Wie eine Mauer erstreckt sich der eingeschossige Baukörper parallel zum ersten Wasserlauf und folgt einem ungewöhnlich langen Seitenverhältnis von 1 zu 18. Der zweite Wasserlauf durchquert das Gebäude genau in der Mitte. Der Mesref ist ein offener Kanal, der das Land periodisch mit Wasser für die Landwirtschaft versorgt. Die Khetara, eine unterirdische Drainagegalerie, wurde vor etwa tausend Jahren von den Almoraviden errichtet, jener Berberdynastie, die den Islam im Maghreb verbreitete und Marrakesch gründete. Dar El Farina ist nicht nur ein Wohnhaus, sondern auch eine Grenze, die das Grundstück in zwei Naturräume teilt: Auf der einen Seite herrscht Wüstenklima, auf der anderen Seite blüht ein Garten mit einheimischen Pflanzen, die dank des historischen Wassersystems gut gedeihen.
Wände aus Lehm
Mächtige Stampflehmwände und eine Decke aus Ortbeton umschließen den Bau, der mit zahlreichen Fenstertüren nach Westen und zum Garten hin ausgerichtet ist. Lediglich der Eingang, eine Öffnung, die über ein kreisrundes Wasserbecken mit rohen Trittsteinen erreicht werden kann, befindet sich in der Ostwand. Der Boden der Innenräume besteht aus losem Wüstensand und der Grundriss entfaltet sich in einer Abfolge von Wohnbereichen, Innenhöfen und Wasserbecken entlang der ultratiefen Raumflucht. Schwenkbare Stahltore ermöglichen es, die einzelnen Bereiche entweder voneinander zu trennen oder sie zu einem einzigen offenen Raum miteinander zu verbinden.
Eingelassene Möbel
Die Einrichtung ist minimalistisch und besteht vor allem aus Einbauten, die teilweise in den Boden eingelassen wurden: Gekachelte Betonstrukturen bilden Betten, Tische und Sitznischen und wirken wie kleine Inseln im Sandboden. Metallische Wasserhähne und textile Polster gehören zu den wenigen zusätzlichen Wohnutensilien, die das mineralische Materialkonzept ergänzen. Zwei Schlafzimmer mit jeweils angeschlossenem Bad befinden sich an den nördlichen und südlichen Stirnseiten von Dar El Farina, während Wohnbereiche, Küche und ein großes Schwimmbecken zentral im Haus angeordnet sind.

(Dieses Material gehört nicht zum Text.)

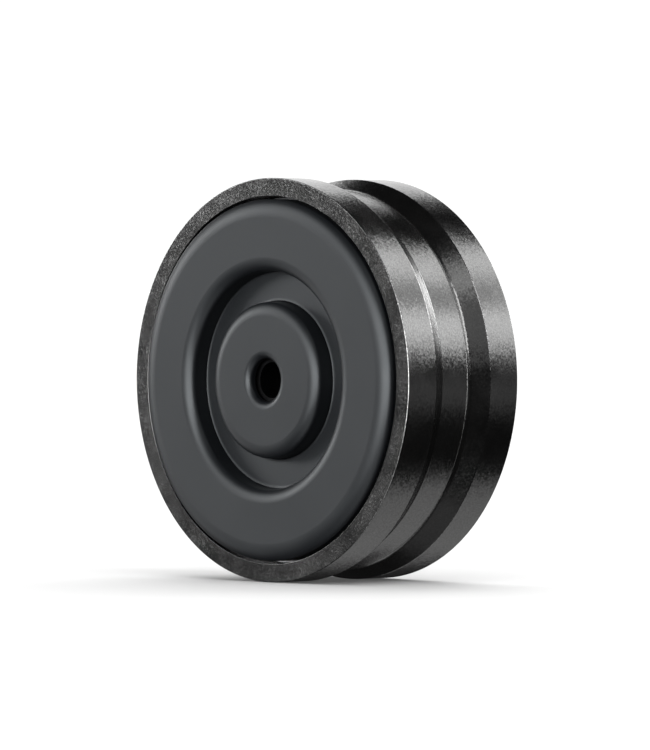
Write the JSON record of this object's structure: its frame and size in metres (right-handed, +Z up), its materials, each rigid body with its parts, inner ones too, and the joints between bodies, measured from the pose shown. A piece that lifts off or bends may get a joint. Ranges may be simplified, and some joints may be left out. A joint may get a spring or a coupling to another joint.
{
  "type": "vibration isolation foot",
  "caption": "Round isolation foot: a black metal body with a shallow groove round its rim, and on each face a rubber ring round a sprung rubber boss with a bolt hole.",
  "frame": {"origin": "on the foot's axis, half way between its two faces", "axes": "+Y along the axis, from the front face to the rear face; +Z up as it stands on its rim"},
  "size_m": [0.076, 0.0312, 0.076],
  "materials": {
    "body_metal": "fine textured black, satin",
    "rubber_face": "matte moulded rubber",
    "elastomer": "matte",
    "zinc_steel": "zinc plated",
    "insert_steel": "black oxide"
  },
  "bodies": {
    "housing": {"front_shell": "body_metal", "front_pad": "rubber_face", "front_web": "rubber_face", "front_backing_ring": "zinc_steel", "front_rebound_ring": "elastomer", "front_isolator": "elastomer", "front_backing_screw_1": "zinc_steel", "front_backing_screw_2": "zinc_steel", "front_backing_screw_3": "zinc_steel", "rear_shell": "body_metal", "rear_pad": "rubber_face", "rear_web": "rubber_face", "rear_backing_ring": "zinc_steel", "rear_rebound_ring": "elastomer", "rear_isolator": "elastomer", "rear_backing_screw_1": "zinc_steel", "rear_backing_screw_2": "zinc_steel", "rear_backing_screw_3": "zinc_steel", "centre_plate": "zinc_steel", "shell_seal": "elastomer", "shell_screw_1": "zinc_steel", "shell_screw_2": "zinc_steel", "shell_screw_3": "zinc_steel", "shell_screw_4": "zinc_steel", "shell_screw_5": "zinc_steel", "shell_screw_6": "zinc_steel"},
    "front_core": {"front_core": "zinc_steel", "front_insert": "insert_steel", "front_boss": "rubber_face"},
    "rear_core": {"rear_core": "zinc_steel", "rear_insert": "insert_steel", "rear_boss": "rubber_face"}
  },
  "joints": [
    {"name": "front_core_slide", "type": "slide", "parent": "housing", "child": "front_core", "axis": [0, 1, 0], "range_m": [0, 0.0012], "stiffness_N_per_m": 100000, "deforming": ["front_isolator"]},
    {"name": "rear_core_slide", "type": "slide", "parent": "housing", "child": "rear_core", "axis": [0, -1, 0], "range_m": [0, 0.0012], "stiffness_N_per_m": 100000, "deforming": ["rear_isolator"]}
  ]
}
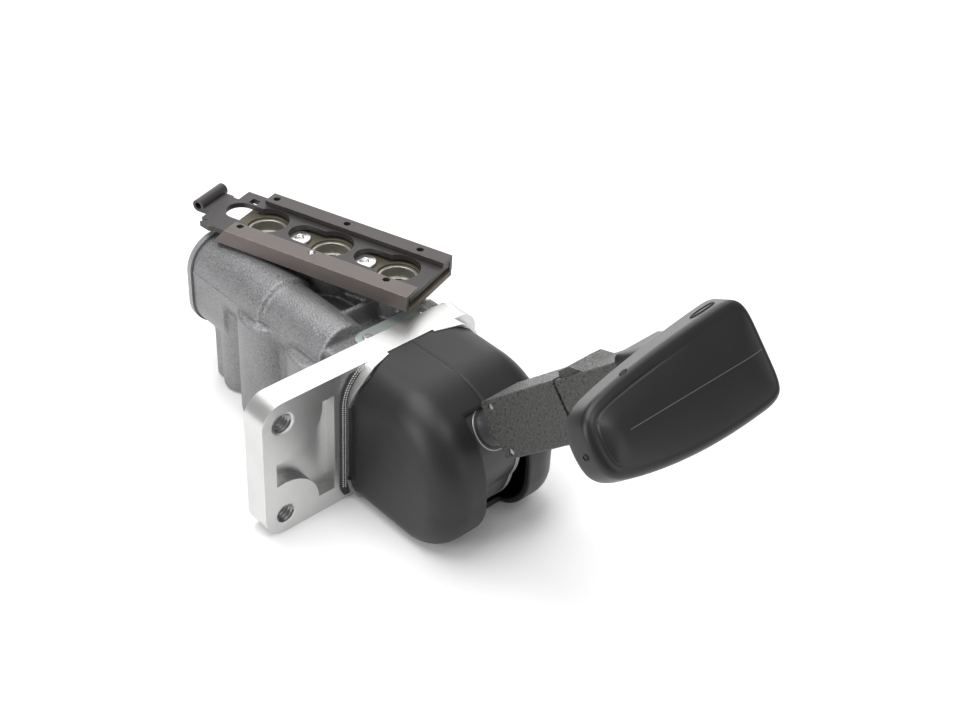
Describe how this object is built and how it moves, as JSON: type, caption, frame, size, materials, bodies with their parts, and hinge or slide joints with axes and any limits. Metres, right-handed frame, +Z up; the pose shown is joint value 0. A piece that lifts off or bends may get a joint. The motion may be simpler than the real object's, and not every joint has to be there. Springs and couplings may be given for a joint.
{
  "type": "hand brake valve",
  "caption": "Hand brake valve: cast air valve behind a bolt flange, hooded cam lever with a broad T handle, and a row of air sockets under a locking slide.",
  "frame": {"origin": "midway between the two threaded holes, on the flange's front face", "axes": "-Y out of the flange towards the lever, +Z up along the line of the two holes, +X from the holes to the hood"},
  "size_m": [0.0952, 0.2371, 0.1201],
  "materials": {
    "cast_aluminium": "sand cast, matte",
    "cover_metal": "cast, matte",
    "bright_flange": "blasted, bright",
    "screw_steel": "zinc plated",
    "seal_rubber": "knurled rubber",
    "black_plastic": "satin moulded",
    "grained_plastic": "grained moulded",
    "drum_plastic": "satin moulded",
    "shaft_steel": "ground",
    "bracket_steel": "pressed sheet",
    "spring_steel": "drawn wire",
    "brass_parts": "turned",
    "piston_alloy": "turned",
    "plate_olive": "olive passivated",
    "socket_metal": "machined",
    "slide_steel": "blackened sheet",
    "plate_label": "satin"
  },
  "bodies": {
    "valve": {"valve_body": "cast_aluminium", "rear_cover": "cover_metal", "rear_cover_screws": "screw_steel", "mounting_flange": "bright_flange", "flange_screws": "screw_steel", "hood_seal": "seal_rubber", "hood_left": "black_plastic", "hood_right": "black_plastic", "pivot_bracket": "bracket_steel", "bracket_screws": "screw_steel", "pivot_pin": "shaft_steel", "graduating_spring": "spring_steel", "piston": "piston_alloy", "piston_rings": "seal_rubber", "valve_insert": "brass_parts", "valve_spring": "spring_steel", "port_plate": "plate_olive", "port_socket_1": "socket_metal", "port_socket_2": "socket_metal", "port_socket_3": "socket_metal", "plate_screws": "screw_steel", "rail_near": "slide_steel", "rail_far": "slide_steel", "detent_ball": "screw_steel", "data_plate": "plate_label", "data_plate_rivets": "screw_steel"},
    "lever": {"cam_drum": "drum_plastic", "lever_stem": "shaft_steel", "lever_arm": "grained_plastic", "arm_pins": "screw_steel", "handle": "black_plastic", "collar_spring": "spring_steel"},
    "collar": {"release_collar": "grained_plastic"},
    "plunger": {"plunger": "brass_parts"},
    "slide": {"lock_slide": "slide_steel"}
  },
  "joints": [
    {"name": "lever_swing", "type": "hinge", "parent": "valve", "child": "lever", "pos_m": [0.0525, -0.026, 0.0034], "axis": [1, 0, 0], "range_deg": [0, 77], "stiffness_Nm_per_rad": 0.3, "springref_deg": -68.75},
    {"name": "collar_slide", "type": "slide", "parent": "lever", "child": "collar", "axis": [0, -0.7396, 0.673], "range_m": [0, 0.004], "stiffness_N_per_m": 800, "springref_m": -0.004, "deforming": ["collar_spring"]},
    {"name": "plunger_slide", "type": "slide", "parent": "valve", "child": "plunger", "axis": [0, 1, 0], "range_m": [-0.006, 0], "deforming": ["graduating_spring"]},
    {"name": "slide_travel", "type": "slide", "parent": "valve", "child": "slide", "axis": [0.309, -0.9511, 0], "range_m": [0, 0.0116]}
  ],
  "couplings": [
    {"joint": "plunger_slide", "follows": "lever_swing", "m_per_rad": -0.0044646}
  ]
}
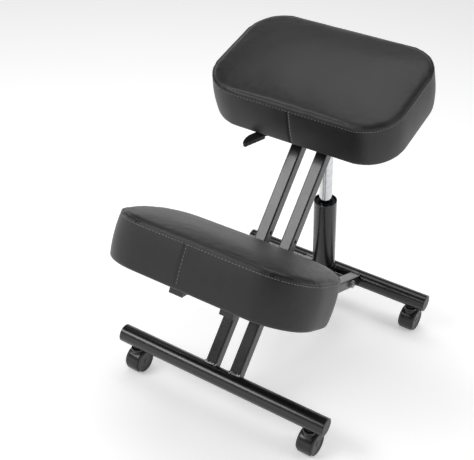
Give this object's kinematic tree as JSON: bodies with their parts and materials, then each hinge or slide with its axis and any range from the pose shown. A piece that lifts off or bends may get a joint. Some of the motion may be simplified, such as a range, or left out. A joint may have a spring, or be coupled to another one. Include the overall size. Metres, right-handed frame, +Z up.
{
  "type": "kneeling chair",
  "caption": "Kneeling chair on casters: padded seat and shin rest on a scissor frame of steel tubes, with a gas lift that raises the seat.",
  "frame": {"origin": "on the floor, under the middle of the whole chair", "axes": "+Z up; +X to the sitter's left, along the crossbars; -Y is the way the sitter faces, towards the knee pad"},
  "size_m": [0.4846, 0.642, 0.6821],
  "materials": {
    "frame_paint": "gloss",
    "weld_steel": "satin",
    "zinc_steel": "satin",
    "chrome": "polished",
    "black_plastic": "satin",
    "buffer_rubber": "matte",
    "plywood": "matte",
    "seat_cover": "satin",
    "hood_plastic": "gloss",
    "wheel_plastic": "satin"
  },
  "bodies": {
    "rear_frame": {"rear_crossbar": "frame_paint", "rear_frame_plugs": "black_plastic", "rear_stem_sleeves": "black_plastic", "rear_caster_stems": "zinc_steel", "side_bar_left": "frame_paint", "side_bar_right": "frame_paint", "side_bar_welds": "weld_steel", "frame_pivot_bolt": "zinc_steel", "frame_pivot_nut_and_washers": "zinc_steel", "cylinder_pivot_bolts": "zinc_steel"},
    "front_frame": {"front_crossbar": "frame_paint", "front_frame_plugs": "black_plastic", "front_stem_sleeves": "black_plastic", "front_caster_stems": "zinc_steel", "arm_left": "frame_paint", "arm_right": "frame_paint", "arm_welds": "weld_steel", "frame_pivot_sleeve": "zinc_steel", "seat_pivot_spacer": "zinc_steel", "seat_pivot_bolt": "zinc_steel", "seat_pivot_nut_and_washers": "zinc_steel", "knee_board": "plywood", "knee_cushion": "seat_cover", "knee_screws": "zinc_steel", "knee_bracket_left": "frame_paint", "knee_bracket_right": "frame_paint", "bracket_fasteners": "zinc_steel"},
    "gas_cylinder": {"gas_outer_tube": "frame_paint", "guide_bush": "black_plastic", "piston_rod": "zinc_steel", "piston_rod_clip": "zinc_steel", "end_buffer": "buffer_rubber", "cylinder_socket": "frame_paint"},
    "seat": {"pressure_tube": "chrome", "taper_hub": "frame_paint", "seat_board": "plywood", "seat_cushion": "seat_cover", "seat_screws": "zinc_steel", "seat_bracket": "frame_paint", "lever_pivot_pin": "zinc_steel"},
    "release_lever": {"release_lever": "frame_paint", "lever_grip": "black_plastic"},
    "valve_pin": {"valve_pin": "zinc_steel"},
    "caster_front_left": {"caster_hood_front_left": "hood_plastic", "caster_axle_front_left": "zinc_steel"},
    "caster_wheel_front_left_left": {"caster_wheel_front_left_left": "wheel_plastic"},
    "caster_wheel_front_left_right": {"caster_wheel_front_left_right": "wheel_plastic"},
    "caster_front_right": {"caster_hood_front_right": "hood_plastic", "caster_axle_front_right": "zinc_steel"},
    "caster_wheel_front_right_left": {"caster_wheel_front_right_left": "wheel_plastic"},
    "caster_wheel_front_right_right": {"caster_wheel_front_right_right": "wheel_plastic"},
    "caster_rear_left": {"caster_hood_rear_left": "hood_plastic", "caster_axle_rear_left": "zinc_steel"},
    "caster_wheel_rear_left_left": {"caster_wheel_rear_left_left": "wheel_plastic"},
    "caster_wheel_rear_left_right": {"caster_wheel_rear_left_right": "wheel_plastic"},
    "caster_rear_right": {"caster_hood_rear_right": "hood_plastic", "caster_axle_rear_right": "zinc_steel"},
    "caster_wheel_rear_right_left": {"caster_wheel_rear_right_left": "wheel_plastic"},
    "caster_wheel_rear_right_right": {"caster_wheel_rear_right_right": "wheel_plastic"}
  },
  "joints": [
    {"name": "seat_lift", "type": "slide", "parent": "gas_cylinder", "child": "seat", "axis": [0, -0.1461, 0.9893], "range_m": [-0.12, 0]},
    {"name": "cylinder_tilt", "type": "hinge", "parent": "rear_frame", "child": "gas_cylinder", "pos_m": [0, 0.23056, 0.102], "axis": [1, 0, 0], "range_deg": [-15.5, 0]},
    {"name": "frame_pivot", "type": "hinge", "parent": "rear_frame", "child": "front_frame", "pos_m": [0, -0.08677, 0.20879], "axis": [1, 0, 0], "range_deg": [-23.3, 0]},
    {"name": "lever_pivot", "type": "hinge", "parent": "seat", "child": "release_lever", "pos_m": [0, 0.13186, 0.52891], "axis": [1, 0, 0], "range_deg": [-4, 0], "stiffness_Nm_per_rad": 8, "springref_deg": 2.86},
    {"name": "valve_press", "type": "slide", "parent": "seat", "child": "valve_pin", "axis": [0, 0.1461, -0.9893], "range_m": [0, 0.0025]},
    {"name": "caster_swivel_front_left", "type": "hinge", "parent": "front_frame", "child": "caster_front_left", "pos_m": [0.2085, -0.19201, 0.05], "axis": [0, 0, 1], "continuous": true},
    {"name": "wheel_spin_front_left_left", "type": "hinge", "parent": "caster_front_left", "child": "caster_wheel_front_left_left", "pos_m": [0.2085, -0.18601, 0.025], "axis": [1, 0, 0], "continuous": true},
    {"name": "wheel_spin_front_left_right", "type": "hinge", "parent": "caster_front_left", "child": "caster_wheel_front_left_right", "pos_m": [0.2085, -0.18601, 0.025], "axis": [1, 0, 0], "continuous": true},
    {"name": "caster_swivel_front_right", "type": "hinge", "parent": "front_frame", "child": "caster_front_right", "pos_m": [-0.2085, -0.19201, 0.05], "axis": [0, 0, 1], "continuous": true},
    {"name": "wheel_spin_front_right_left", "type": "hinge", "parent": "caster_front_right", "child": "caster_wheel_front_right_left", "pos_m": [-0.2085, -0.18601, 0.025], "axis": [1, 0, 0], "continuous": true},
    {"name": "wheel_spin_front_right_right", "type": "hinge", "parent": "caster_front_right", "child": "caster_wheel_front_right_right", "pos_m": [-0.2085, -0.18601, 0.025], "axis": [1, 0, 0], "continuous": true},
    {"name": "caster_swivel_rear_left", "type": "hinge", "parent": "rear_frame", "child": "caster_rear_left", "pos_m": [0.199, 0.28999, 0.05], "axis": [0, 0, 1], "continuous": true},
    {"name": "wheel_spin_rear_left_left", "type": "hinge", "parent": "caster_rear_left", "child": "caster_wheel_rear_left_left", "pos_m": [0.199, 0.29599, 0.025], "axis": [1, 0, 0], "continuous": true},
    {"name": "wheel_spin_rear_left_right", "type": "hinge", "parent": "caster_rear_left", "child": "caster_wheel_rear_left_right", "pos_m": [0.199, 0.29599, 0.025], "axis": [1, 0, 0], "continuous": true},
    {"name": "caster_swivel_rear_right", "type": "hinge", "parent": "rear_frame", "child": "caster_rear_right", "pos_m": [-0.199, 0.28999, 0.05], "axis": [0, 0, 1], "continuous": true},
    {"name": "wheel_spin_rear_right_left", "type": "hinge", "parent": "caster_rear_right", "child": "caster_wheel_rear_right_left", "pos_m": [-0.199, 0.29599, 0.025], "axis": [1, 0, 0], "continuous": true},
    {"name": "wheel_spin_rear_right_right", "type": "hinge", "parent": "caster_rear_right", "child": "caster_wheel_rear_right_right", "pos_m": [-0.199, 0.29599, 0.025], "axis": [1, 0, 0], "continuous": true}
  ],
  "couplings": [
    {"joint": "cylinder_tilt", "follows": "seat_lift", "rad_per_m": 2.24},
    {"joint": "frame_pivot", "follows": "seat_lift", "rad_per_m": 3.37},
    {"joint": "valve_press", "follows": "lever_pivot", "m_per_rad": -0.0358}
  ]
}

Licht, Wasser und Schatten
Die Formen der Möbel, ob rechteckig bei Bett und Wasserbecken oder kreisrund bei den Sitznischen, werden in den darüber angeordneten Oberlichtern aufgegriffen. Diese lichtspendenden und luftleitenden Schächte auf dem Dach prägen mit ihren zylindrischen, abgetreppten oder kegelförmigen Aufbauten die Silhouette des Hauses. Die Innenwände der Schächte sind mit Zellige-Fliesen ausgekleidet. Diese traditionell in Marokko handgefertigten Tonfliesen stammen aus einem nahe gelegenen Dorf. Mit ihren charakteristischen Unregelmäßigkeiten und Glasuren in kräftigen Farben reflektieren sie das einfallende Sonnenlicht, das anschließend sanft von den Wasserflächen auf Wände und Decken geworfen wird. Zusammen mit den dicken Lehmwänden, die Hitze abschirmen, und der umgebenden Vegetation entsteht so ein angenehmes Mikroklima – ein kühler Rückzugsort in der Wüste und eine moderne Interpretation des traditionellen introvertierten Patiohauses.
Autarkie und Baukultur
Das Haus ist dank der jahrhundertealten Wasserinfrastruktur sowie der Nutzung von Sonnenenergie und Wasseraufbereitung vollständig autark. Es minimiert den ökologischen Eingriff und verbindet traditionelle und moderne Techniken in einem nachhaltigen Gesamtkonzept.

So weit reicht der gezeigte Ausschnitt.